• **SET TASK**
Extract, unchanged, every line from the top of the material below through the line with "import * as THREE from 'three';", and no more.

• **ENTRIES SUPPLIED**

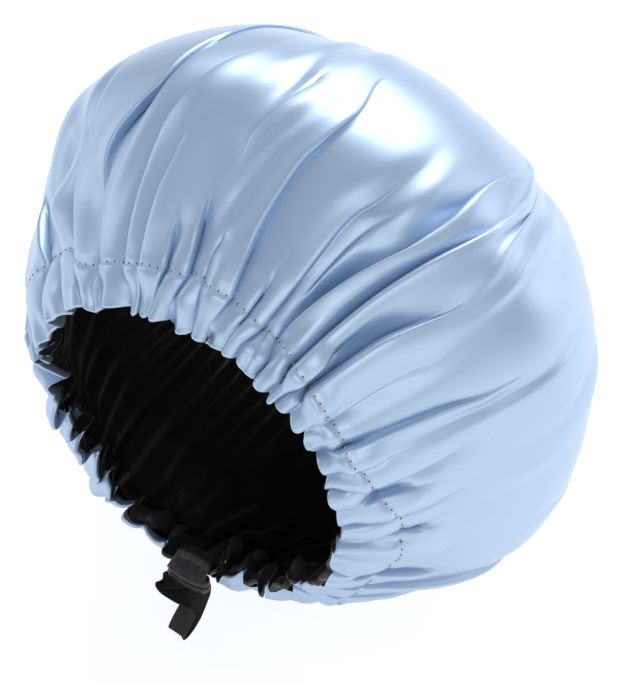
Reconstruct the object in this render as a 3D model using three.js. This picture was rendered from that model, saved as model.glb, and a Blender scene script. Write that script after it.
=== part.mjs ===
// Hair bonnet: a reversible double-layer satin cap, gathered on an elastic, with a pull loop at the nape.
// Millimetres, +Z up. The cap lies on its nape side as it would on a table: the opening faces -Y,
// the crown points to +Y, and X = 0 is its plane of symmetry. The origin is the middle of the flat
// patch of satin that rests on the table, right under the widest part of the dome.
import * as THREE from 'three';

// Dome, measured along its own axis from the ring where it is widest
const widestRadius = 142;
const crownDepth = 114;
const neckingDepth = 87;
const openingRadius = 82;
const neckingPower = 1.24;
const lieAngle = THREE.MathUtils.degToRad(3);
const sagShare = 0.045;
const sagPower = 1.5;
const restFlatDepth = 12;

// Cloth layers
const satinWall = 1.2;
const layerGap = 1.0;

// Gathers: folds run from the casing over the dome and die out at the crown. Each has a crease with its
// crest on one side; the angles go round the cap from the nape, in degrees, and turn is how far the
// fold has swung round where it ends.
const foldDepthAtCasing = 6;
const foldDepthAtWidest = 4.4;
const foldHalfStep = 2.2;
const panelStep = 11;
const rimWave = 2.5;
const exitHalfAngle = 6;
const mainFolds = [
  { angle: 30, crestSide: 1, sizeShare: 0.8, turn: 2 },
  { angle: 50, crestSide: -1, sizeShare: 0.9, turn: -2 },
  { angle: 91.5, crestSide: 1, sizeShare: 0.7, turn: 0 },
  { angle: 104.6, crestSide: 1, sizeShare: 0.8, turn: 0 },
  { angle: 137, crestSide: -1, sizeShare: 1, turn: -6 },
  { angle: 145.2, crestSide: -1, sizeShare: 1, turn: -9 },
  { angle: 153, crestSide: -1, sizeShare: 1.2, turn: -10 },
  { angle: 168.6, crestSide: 1, sizeShare: 0.9, turn: 0.8 },
  { angle: 198.8, crestSide: -1, sizeShare: 0.9, turn: -7 },
  { angle: 207.4, crestSide: -1, sizeShare: 1.1, turn: -5 },
  { angle: 219, crestSide: -1, sizeShare: 1.1, turn: 3 },
  { angle: 235, crestSide: -1, sizeShare: 0.9, turn: 2 },
  { angle: 255, crestSide: 1, sizeShare: 1, turn: 3 },
  { angle: 276, crestSide: -1, sizeShare: 1.1, turn: -3 },
  { angle: 298, crestSide: 1, sizeShare: 1, turn: 2 },
  { angle: 322, crestSide: -1, sizeShare: 0.8, turn: -2 },
];

// Casing along the opening, with the elastic inside it
const casingWidth = 19;
const elasticWidth = 10;
const elasticThickness = 1.0;
const casingEase = 0.7;
const exitColumns = 1;

// Sewing thread
const threadDiameter = 0.6;
const seamThreadDiameter = 0.4;
const threadClearance = 0.3;
const seamAllowance = 2.5;

// Exit sleeve: the bunched tube of lining that the elastic leaves the casing through
const sleeveLength = 10;
const sleeveHalfWidth = 9.5;
const sleeveWall = 1.2;
const sleeveGathers = 12;
const gatherDepth = 0.8;
const hemRoll = 1.2;
const hemHeight = 3;
const sleeveRimClearance = 0.4;
const swingDrop = 1.5;
const ovalSquareness = 2.6;
const boreSquareness = 10;

// Tail: two legs of the elastic and the bight that a finger pulls
const legSpacing = 3.2;
const legThickness = 1.2;
const legWidth = 10;
const legClearance = 0.35;
const sideClearance = 0.6;
const legEntry = 0.9;
const boreEnd = 0.4;
const legEnd = 21;
const tailLength = 33;
const ribCount = 8;
const ribDepth = 0.22;
const jointGap = 0.3;

// Mesh density
const hollowShare = 0.5;
const crestShare = -0.5;
const crownRingShares = [0.74, 0.48, 0.2, 0];
const neckingRingShares = [0.2, 0.5];
const bightSteps = 8;
const hemRollShares = [0, 0.5, 1, 1, 0.5];

const napeAngle = -Math.PI / 2;

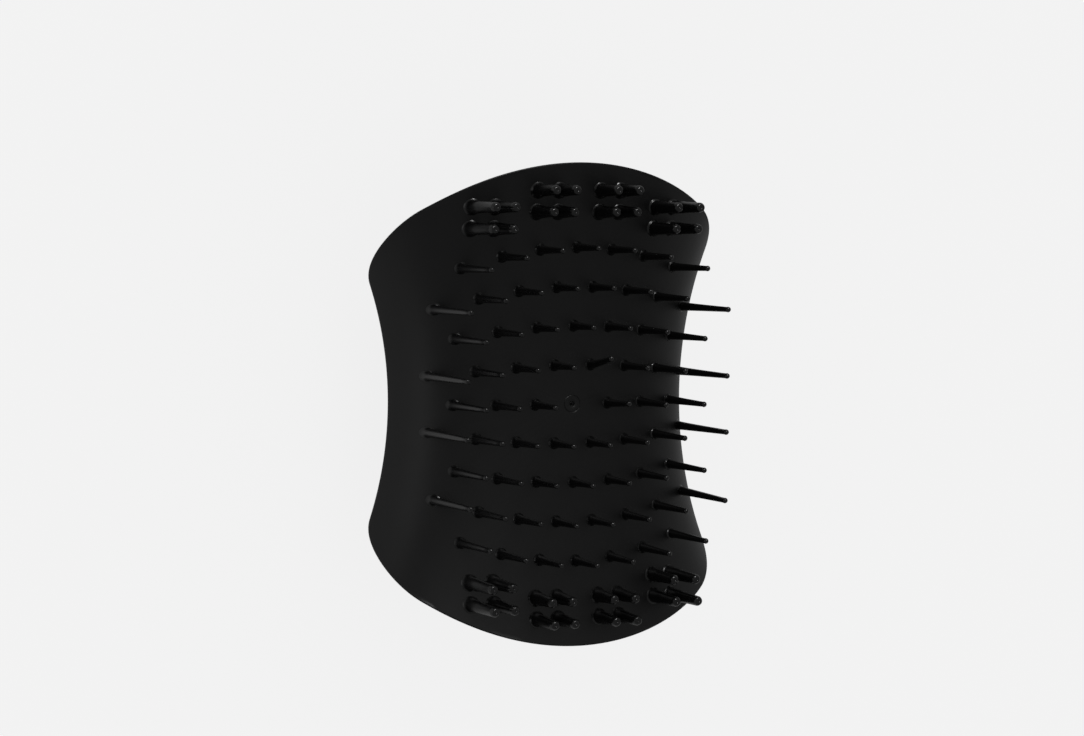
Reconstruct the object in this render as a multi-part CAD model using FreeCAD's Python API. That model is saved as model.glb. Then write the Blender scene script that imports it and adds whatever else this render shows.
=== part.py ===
import FreeCAD, Part
import math
import os

# Palm-held scalp massager brush, millimetres.
# X runs across the brush, Y along it, Z up through the teeth.
# The brush lies on the flat crown of its palm cover, teeth up, with the
# middle of that flat face at the origin.

V = FreeCAD.Vector

# ---- overall form -------------------------------------------------------
LENGTH = 91.2            # end to end, along Y
WIDTH = 69.8             # over the widest part of the four corners
WAIST_PINCH = 4.2        # how far each side draws in at the middle
END_RADIUS = 53.0        # plan radius of each end
CORNER_RADIUS = 12.5     # plan radius of each corner
PLATE_HEIGHT = 34.0      # resting face to the middle of the tooth plate

# ---- saddle of the tooth plate -----------------------------------------
END_RISE = 4.3           # how far the ends stand above the middle
CROWN_FALL = 9.85        # fall of the plate from the middle to its side edge
CROWN_SHARE = 0.55       # part of that fall that is a plain parabola
CORNER_FALL = 0.6        # how much more it falls towards the ends
FLANK_FALL = 7.4         # extra fall of the steep finger grips
FLANK_POWER = 9          # how late the finger grips turn down

# ---- palm cover ---------------------------------------------------------
PALM_TAPER = 0.45        # how straight the palm runs in from the rim
CROWN_HALF_WIDTH = 11.0  # flat resting face, across
CROWN_HALF_LENGTH = 16.0 # flat resting face, along
COVER_WALL = 2.2
LIP_WALL = 1.2           # flared lip that the pad's skirt snaps over
LIP_HEIGHT = 1.8
LIP_ROOT = 3.0           # length of the lip below the parting line
LIP_GAP = 0.12           # all round the lip
POST_RADIUS = 4.2
POST_ACROSS = 13.0       # post centres, from the middle
POST_ALONG = 19.0
POST_TOP = 13.5          # below the middle of the tooth plate

# ---- tooth pad and its carrier ------------------------------------------
PAD_WALL = 1.8
SKIRT_DEPTH = 3.0        # pad edge below its rim, down to the parting line
CARRIER_WALL = 1.6
CARRIER_GAP = 0.3        # carrier edge to lip
PEG_RADIUS = 2.5
PEG_GAP = 0.05           # peg to its hole in the post, on the radius
PEG_REACH = 8.0          # length of the peg inside its post
HOLE_SPARE = 1.0         # hole depth past the peg's end
GATE_RADIUS = 1.75       # moulding gate mark in the middle of the pad
GATE_RING = 0.35         # width of its groove
GATE_DEPTH = 0.2

# ---- fine teeth ---------------------------------------------------------
ROWS_EACH_SIDE = 4       # of the middle row
FINE_HALF_SPAN = 3.5     # outermost tooth of an odd row, in pitches
SIDE_ZONE = 8.65         # from each side to the outermost fine teeth
END_ZONE = 16.04         # from each end to the last row of fine teeth
FINE_PITCH_LOSS = 0.0095 # narrowing of the pitch, per row number squared
ROW_BOW = 0.00136        # curve of the middle rows, per mm
ROW_BOW_STEP = 0.00165   # added with each row away from the middle
FINE_TIP_HEIGHT = 9.1    # tips above the middle of the plate
TIP_BOWL_ACROSS = 0.0039
TIP_BOWL_ALONG = 0.00315
FINE_FLARE_RADIUS = 1.2
FINE_ROOT_RADIUS = 0.84
FINE_NECK_RADIUS = 0.38
FINE_BALL_RADIUS = 0.46
FINE_FLARE_HEIGHT = 1.3

# ---- stout teeth --------------------------------------------------------
STOUT_PITCH_ACROSS = 4.24
STOUT_PITCH_ALONG = 4.03
INNER_CLUSTER = (6.37, 7.36)   # centre, from the middle and from the end
OUTER_CLUSTER = (18.70, 10.51)
STOUT_TIP_DROP = 2.8     # tips below the fine teeth's bowl
STOUT_FLARE_RADIUS = 1.6
STOUT_ROOT_RADIUS = 1.27
STOUT_TIP_RADIUS = 0.93
STOUT_FLARE_HEIGHT = 1.0

# ---- construction only --------------------------------------------------
SKY = 60.0               # far above the brush
DEEP = 120.0             # taller than the brush
MARGIN = 1.5             # surfaces run this far past the outline
GRID_ACROSS = 36
GRID_ALONG = 40
BURIED = 3.0             # a tooth blank starts this far under the plate
PATCH_HALF = 2.6         # plate patch that a tooth's foot is cut to
PATCH_STEPS = (6, 6)
PALM_RINGS = 8           # from the crown to the rim
OVER_RINGS = 2           # carried on above the rim
RING_STEPS = (7, 10, 7)  # points on the waist, corner and end of a quarter
FLAT_ENOUGH = 0.001


# ---- plan outline --------------------------------------------------------
def corner_centre():
    x = WIDTH / 2 - CORNER_RADIUS
    end_y = LENGTH / 2 - END_RADIUS
    reach = END_RADIUS - CORNER_RADIUS
    return x, end_y + math.sqrt(reach ** 2 - x ** 2)


def waist_radius():
    x, y = corner_centre()
    gap = WIDTH / 2 - WAIST_PINCH - x
    return (gap ** 2 + y ** 2 - CORNER_RADIUS ** 2) / (2 * (CORNER_RADIUS - gap))


def flank_half_width(y):
    """Half width of the waist arc, carried on past the corners."""
    r = waist_radius()
    return WIDTH / 2 - WAIST_PINCH + r - math.sqrt(r ** 2 - y ** 2)


def outline_half_width(y):
    x, cy = corner_centre()
    r = waist_radius()
    end_y = LENGTH / 2 - END_RADIUS
    y = abs(y)
    waist_end = r * cy / (r + CORNER_RADIUS)
    corner_end = end_y + (cy - end_y) * END_RADIUS / (END_RADIUS - CORNER_RADIUS)
    if y <= waist_end:
        return flank_half_width(y)
    if y <= corner_end:
        return x + math.sqrt(CORNER_RADIUS ** 2 - (y - cy) ** 2)
    return math.sqrt(max(END_RADIUS ** 2 - (y - end_y) ** 2, 0.0))


def quarter_arcs(inset):
    """Waist, corner and end arc of one quarter: centre, radius, two angles."""
    x, cy = corner_centre()
    r = waist_radius()
    end_y = LENGTH / 2 - END_RADIUS
    waist_x = WIDTH / 2 - WAIST_PINCH + r
    turn = math.atan2(cy, waist_x - x)
    lean = math.atan2(cy - end_y, x)
    waist = (waist_x, 0.0, r + inset, math.pi, math.pi - turn)
    corner = (x, cy, CORNER_RADIUS - inset, -turn, lean)
    end = (0.0, end_y, END_RADIUS - inset, lean, math.pi / 2)
    return waist, corner, end


def arc_point(arc, share):
    x, y, r, start, stop = arc
    angle = start + (stop - start) * share
    return x + r * math.cos(angle), y + r * math.sin(angle)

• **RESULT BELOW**
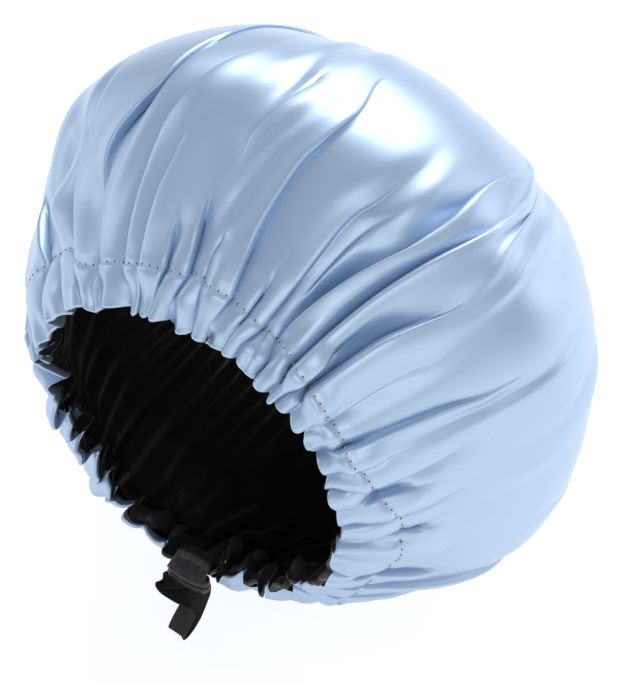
Reconstruct the object in this render as a 3D model using three.js. This picture was rendered from that model, saved as model.glb, and a Blender scene script. Write that script after it.
=== part.mjs ===
// Hair bonnet: a reversible double-layer satin cap, gathered on an elastic, with a pull loop at the nape.
// Millimetres, +Z up. The cap lies on its nape side as it would on a table: the opening faces -Y,
// the crown points to +Y, and X = 0 is its plane of symmetry. The origin is the middle of the flat
// patch of satin that rests on the table, right under the widest part of the dome.
import * as THREE from 'three';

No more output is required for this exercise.